According to the official website of the Brazilian Communist Party (which served as the vice-presidential formula for former Workers Party candidate Fernando Haddad in 2017), two manifestos were drafted in support of Antifa —linked to soccer fans movements—, one of which was signed by former Communist Party vice-presidential candidate Manuela D’Avila, Haddad himself and former president Fernando Henrique Cardoso (PSDB).

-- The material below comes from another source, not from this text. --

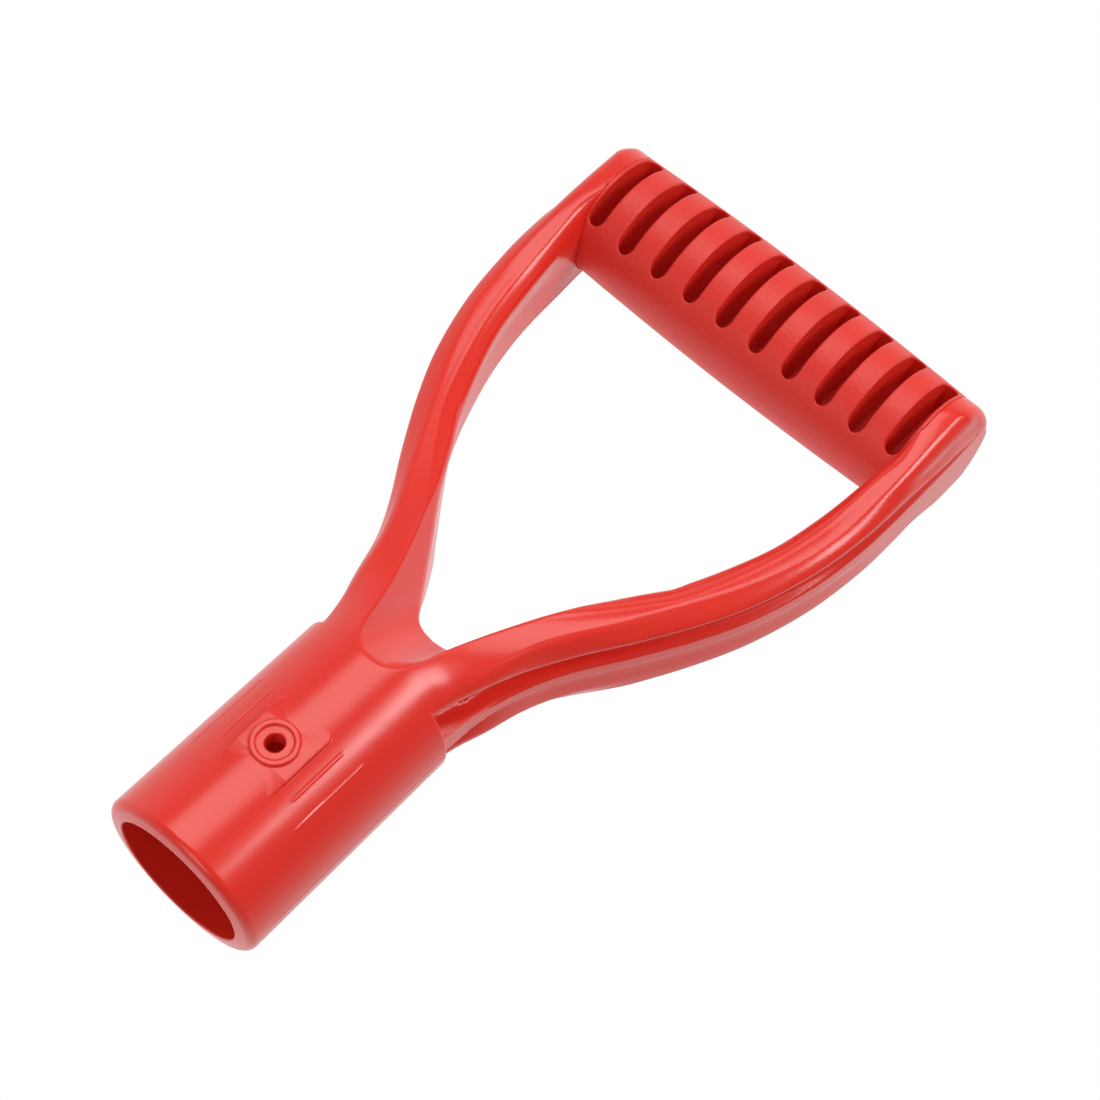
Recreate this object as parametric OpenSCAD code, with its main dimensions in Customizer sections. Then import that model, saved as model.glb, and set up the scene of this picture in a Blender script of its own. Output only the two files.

The same party of the former vice-presidential candidate of the São Paulo Forum formula received through one of its regional efforts in Brazil a donation of one million dollars from George Soros through his Open Society to promote the Left’s agenda. As in previous occasions, the mogul has also financed leaders of the radical Left in Brazil, such as former Congressman Jean Willys, the same party (PSOL) Adelio Bispo (who attempted to kill Jair Bolsonaro) was a member of.

Communist Party vice-presidential candidate Manuela D’Ávila posing with an Antifa shirt (Facebook)

According to a research made by the Revista Oeste of Brazil, the Communist Party is directly involved with the Antifa movement through the Union of Socialist Youth, which in turn finances the Castro Alves School of Political Training. This institution teaches a six-day course called “Understand Fascism to be Antifascist”. According to PCdoB’s website, such course consists of several subjects such as “Lessons of Anti-Racism to be an Anti-Fascist” and “Bolsonarism and Neofascism”

The ties that unite Black Lives Matter with the São Paulo Forum are a public and open threat to the stability of the American continent. Stability that, in the eyes of its members (such as Nicolás Maduro, Evo Morales and Lula da Silva), must be dismantled along with its prejudices and historical crimes in order to give life to a system that, despite the evidence that says the opposite, they point to as inclusive, egalitarian and peaceful.